Innover au bénéfice des patients: des essais cliniques prometteurs

«Finalement, nous avons réussi à sauver cette jeune fille hospitalisée d’urgence en Europe. Mais je me dis que, si notre technologie avait été disponible à ce moment-là, nous aurions pu intervenir plus rapidement et avec moins de risques, sans même qu’il soit nécessaire qu’elle quitte l’Arabie saoudite, où elle aurait pu être traitée et poursuivre sa vie avec son propre foie», mentionne Massimiliano Paganelli.

La technologie en est actuellement au stade préclinique et ne peut donc pas encore être proposée aux patients. Néanmoins, les dernières nouvelles ont de quoi réjouir: l’entreprise a annoncé aujourd’hui un nouveau financement majeur de 50 M$ provenant de fonds privés. Cet investissement permettra de terminer le développement préclinique et de réaliser le premier essai clinique afin de confirmer la sécurité des procédés et la possibilité d’une future implantation à l’échelle internationale. Un essai clinique sur des adultes atteints d’IHA devrait débuter en 2026 et le Dr Paganelli espère que des patients pourront bénéficier du traitement l’année suivante. Si les essais sont concluants, le souhait de l’hépatologue est que cette innovation profite dès que possible aux enfants.

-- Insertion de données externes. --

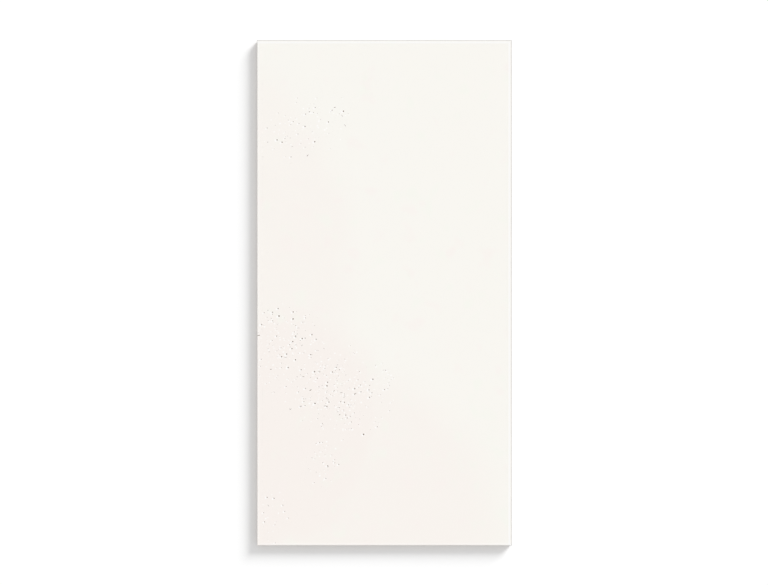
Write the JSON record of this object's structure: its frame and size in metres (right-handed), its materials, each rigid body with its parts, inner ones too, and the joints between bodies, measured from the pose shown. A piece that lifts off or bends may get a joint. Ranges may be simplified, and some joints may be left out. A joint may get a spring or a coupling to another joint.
{
  "type": "ceramic wall tile",
  "caption": "Rectangular pressed wall tile: warm white semi-matt glazed face with fine stone-like speckle, eased edges, and a keyed back of shallow pockets for the adhesive bed.",
  "frame": {"origin": "middle of the plane that the back's ribs and rim bear on", "axes": "+X across the width, +Y along the length, +Z out of the glazed face; the tile lies on its back"},
  "size_m": [0.305, 0.605, 0.009],
  "materials": {
    "glazed_clay": "semi-matt warm white glaze on the face and its eased edge; bare fired clay on the sides and the back"
  },
  "bodies": {
    "root": {"wall_tile": "glazed_clay"}
  },
  "joints": []
}
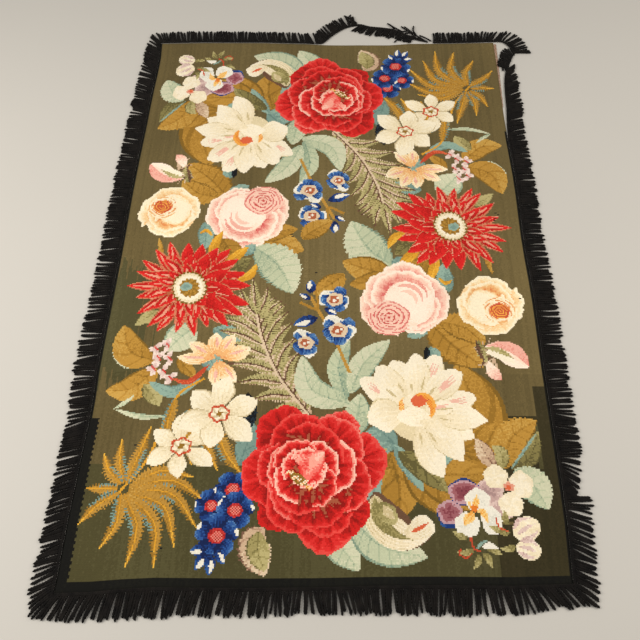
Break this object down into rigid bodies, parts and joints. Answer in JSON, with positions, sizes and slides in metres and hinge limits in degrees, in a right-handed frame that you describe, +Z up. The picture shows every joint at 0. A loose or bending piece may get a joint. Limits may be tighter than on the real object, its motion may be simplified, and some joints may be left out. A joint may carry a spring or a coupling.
{
  "type": "embroidered wall hanging",
  "caption": "Flat wool cross-stitch panel covered in garden flowers on an olive ground, with a black corded fringe sewn round its edge that has come loose along the top and at one corner.",
  "frame": {"origin": "middle of the panel's underside, on the plane that it rests on", "axes": "+X across the width to the right, +Y up the length to the edge that hangs from a wall, +Z up out of the stitched face"},
  "size_m": [1.3941, 2.0814, 0.0066],
  "materials": {
    "stitched_wool": "matte",
    "black_wool": "matte",
    "backing_linen": "matte"
  },
  "bodies": {
    "root": {"embroidered_panel": "stitched_wool", "backing_edge": "backing_linen", "fringe_left": "black_wool", "fringe_bottom": "black_wool", "fringe_right": "black_wool", "fringe_top_right": "black_wool", "fringe_top_left": "black_wool", "fringe_loose_end": "black_wool"}
  },
  "joints": []
}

Pour Anne-Marie Alarco, directrice adjointe à l’innovation au CHU Sainte-Justine, cette réussite démontre l’immense potentiel d’innovation en santé de l’établissement hospitalier: «Le Dr Paganelli a fait l’audacieux pari de changer les choses. S'appuyant sur son expérience de chercheur et de clinicien, il porte avec brio à travers Morphocell Technologies la maturation d'une innovation transformative pour nos petits patients.» À plus long terme, l’ambition est d’explorer le potentiel de cette innovation pour traiter d’autres affections du foie, notamment les maladies chroniques, et même soigner d’autres organes.